Write a bash script called hw5_2.sh that works the same way the hw5_1.asm program works, except it will get the integer input on the command line, rather than prompting the user.

Here is an example of how your bash script should work:

231b@aurora  $ ./hw5_2.sh 3
*
**
***
***
***
***
***
**
*
231b@aurora  $ ./hw5_2.sh 1
*
*
*
231b@aurora  $ ./hw5_2.sh 2
*
**
**
**
**
*


Testing


I cannot make available the solution bash-script, since it would be impossible to hide its code from you, but I can provide you with a python program that behaves exactly the same way your bash script should.

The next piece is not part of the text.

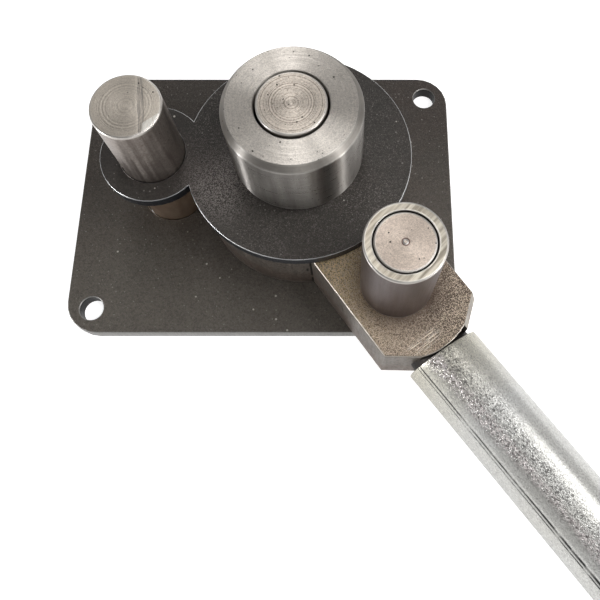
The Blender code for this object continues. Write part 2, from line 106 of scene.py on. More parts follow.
# %% Camera
PICTURE_WIDTH = 600
FOCAL_LENGTH_PIXELS = 686.1
AXIS_PIXEL = (349.2, 255.9)
CAMERA_PLACE = Vector((44.7, -150.5, 348.8)) * MM
CAMERA_TILT = math.radians(18.98)
SENSOR_WIDTH = 36.0

camera_data = bpy.data.cameras.new("camera")
camera_data.sensor_width = SENSOR_WIDTH
camera_data.lens = FOCAL_LENGTH_PIXELS / PICTURE_WIDTH * SENSOR_WIDTH
camera_data.shift_x = 0.5 - AXIS_PIXEL[0] / PICTURE_WIDTH
camera_data.shift_y = AXIS_PIXEL[1] / PICTURE_WIDTH - 0.5
camera_data.clip_start = 10 * MM
camera_data.dof.use_dof = False
camera = bpy.data.objects.new("camera", camera_data)
camera.location = CAMERA_PLACE
camera.rotation_euler = (CAMERA_TILT, 0, 0)
bpy.context.scene.collection.objects.link(camera)
bpy.context.scene.camera = camera
print(f"lens {camera_data.lens:.1f} mm, shift {camera_data.shift_x:.3f}, {camera_data.shift_y:.3f}")

# %% [markdown]
# Node trees are long to write one socket at a time. These few helpers add a node, type in its
# values or link them, and do sums, and they work in shader trees and geometry trees alike.


# %% Helpers for node trees
def add(tree, kind, values=None, **settings):
    """Add a node. Each value is typed in, or linked if it is another node's output."""
    made = tree.nodes.new(kind)
    for name, value in settings.items():
        setattr(made, name, value)
    for key, value in (values or {}).items():
        if isinstance(value, bpy.types.NodeSocket):
            tree.links.new(value, made.inputs[key])
        else:
            made.inputs[key].default_value = value
    return made


def tree_of(values):
    """The node tree that the first socket among these values belongs to."""
    return next(value.id_data for value in values if isinstance(value, bpy.types.NodeSocket))


def calc(operation, *values):
    return add(tree_of(values), "ShaderNodeMath", dict(enumerate(values)), operation=operation).outputs[0]


def plus(first, *others):
    for other in others:
        first = calc("ADD", first, other)
    return first


def minus(first, second):
    return calc("SUBTRACT", first, second)


def times(first, *others):
    for other in others:
        first = calc("MULTIPLY", first, other)
    return first


scratch_tree = bpy.data.node_groups.new("scratch", "ShaderNodeTree")
print("a sum is one node:", plus(add(scratch_tree, "ShaderNodeValue").outputs[0], 1.0).node.name)

# %% [markdown]
# Patterns need a little more: the parts of a place, a value stretched to another range, and a
# band between two limits.


# %% Helpers for places and ranges
def vector_calc(operation, *values):
    made = add(tree_of(values), "ShaderNodeVectorMath", dict(enumerate(values)), operation=operation)
    return made.outputs["Value" if operation == "LENGTH" else "Vector"]


def parts_of(vector):
    """The x, y and z of a vector."""
    return add(vector.id_data, "ShaderNodeSeparateXYZ", {0: vector}).outputs


def vector_of(x, y, z=0.0):
    return add(tree_of((x, y, z)), "ShaderNodeCombineXYZ", {0: x, 1: y, 2: z}).outputs[0]


def remap(value, low, high, new_low=0.0, new_high=1.0):
    """Stretch a value from one range to another, and clamp it there."""
    values = {0: value, 1: low, 2: high, 3: new_low, 4: new_high}
    return add(tree_of(values.values()), "ShaderNodeMapRange", values).outputs[0]


def within(value, low, high, soft):
    """1 where a value lies between two limits and 0 elsewhere, with soft ends inside them."""
    return times(remap(value, low, low + soft), remap(value, high - soft, high, 1.0, 0.0))


def distance(value, place):
    return calc("ABSOLUTE", minus(value, place))


within(add(scratch_tree, "ShaderNodeValue").outputs[0], 1 * MM, 2 * MM, TOUCH)
print("the sum and a band make", len(scratch_tree.nodes), "nodes")
bpy.data.node_groups.remove(scratch_tree)

# %% [markdown]
# Colours are mixed the way paint is laid on: a base first, then thin coats over it. A coat's
# share says where it covers, and a share that changes over the surface gives a pattern.


# %% Helpers for colour and noise
def colour(red, green, blue):
    return (red, green, blue, 1.0)


def blend_colours(share, first, second):
    values = {0: share, 6: first, 7: second}
    return add(tree_of(values.values()), "ShaderNodeMix", values, data_type="RGBA").outputs[2]


def paint(base, *coats):
    """Lay coats over a base, one after another. A coat is its share and its colour."""
    for share, over in coats:
        base = blend_colours(share, base, over)
    return base


def noise_value(vector, scale, detail=2.0, roughness=0.5, distortion=0.0):
    values = {"Vector": vector, "Scale": scale, "Detail": detail, "Roughness": roughness,
              "Distortion": distortion}
    return add(vector.id_data, "ShaderNodeTexNoise", values).outputs[0]


def squeezed_noise(vector, squeeze, scale, detail, roughness=0.5):
    """Noise that is drawn out along the axes where squeeze is small."""
    return noise_value(vector_calc("MULTIPLY", vector, squeeze), scale, detail, roughness)


def line_noise(run, detail):
    """Noise along a line, which makes rings when it is fed a radius."""
    values = {"W": run, "Scale": 1.0, "Detail": detail}
    return add(run.id_data, "ShaderNodeTexNoise", values, noise_dimensions="1D").outputs[0]


print("a colour has red, green, blue and how solid it is:", colour(0.5, 0.4, 0.3))

# %% [markdown]
# Some marks are on more than one metal, so each is a shader node group that is built once and
# placed with its own values: cloudy patches, a sandy grain, rings from a lathe tool, long
# scratches, bright specks, and bare metal where an edge has worn.


# %% Clouds and grain
def shader_group(name, inputs, outputs):
    """An empty group, its input node and its output node."""
    tree = bpy.data.node_groups.new(name, "ShaderNodeTree")
    for label, value in inputs.items():
        kind = "NodeSocketVector" if value is None else "NodeSocketFloat"
        socket = tree.interface.new_socket(label, in_out="INPUT", socket_type=kind)
        if value is not None:
            socket.default_value = value
    for label in outputs:
        tree.interface.new_socket(label, in_out="OUTPUT", socket_type="NodeSocketFloat")
    return tree, tree.nodes.new("NodeGroupInput").outputs, tree.nodes.new("NodeGroupOutput").inputs


def make_clouds():
    """Soft patches from 0 to 1, harder as Contrast rises."""
    tree, take, give = shader_group("clouds", {"Vector": None, "Scale": 20.0, "Contrast": 0.5}, ["Value"])
    patches = noise_value(take["Vector"], take["Scale"], 5.0, 0.62, 0.4)
    half_width = times(minus(1.0, take["Contrast"]), 0.3)
    low = minus(0.5, half_width)
    high = plus(0.5, calc("MAXIMUM", half_width, 0.01))
    tree.links.new(remap(patches, low, high), give["Value"])
    return tree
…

  • Get a copy of it as follows:
getcopy hw5_2sol.pyc

and run it as follows:


231b@aurora $ python hw5_2sol.pyc 5
*
**
***
****
*****
*****
*****
*****
*****
*****
*****
****
***
**
*

  • The example above shows the output for 5. It contains 3x5 = 15 lines, 5 lines for the upper triangle, 5 lines for the square, and 5 lines for the bottom triangle.


Submission


  • Submit your hw5_2.sh program on Moodle. Again, you will not be able to evaluate your code on Moodle, so make sure it works well before you submit! Document your code according to the examples of good documentation provided in the lab on bash scripts.



Problem 3


  • Assume that you have a program that uses a loop to compute Fibonacci numbers.
  • The Fibonacci terms get stored in an array called Fib as they are computed. The array is an array of dwords.
  • In the loop, the program computes


           Fib[ i ] = Fib[ i-1 ] + Fib[ i-2 ];


  • The program uses some form of addressing mode to store each Fib[i] term in the array.
  • If we are not worried about possible overflow of the arithmetic, i.e. we are not worried that the computation might become invalid at some point, and if we assume that the array can be as large as we want (we have a lot of RAM in our computer), what is a good approximation to the number of Fibonacci terms an assembly program can compute in 1 second, if our computer has a 2.5 GHz Pentium processor?
  • Answer the multiple-choice question on Moodle.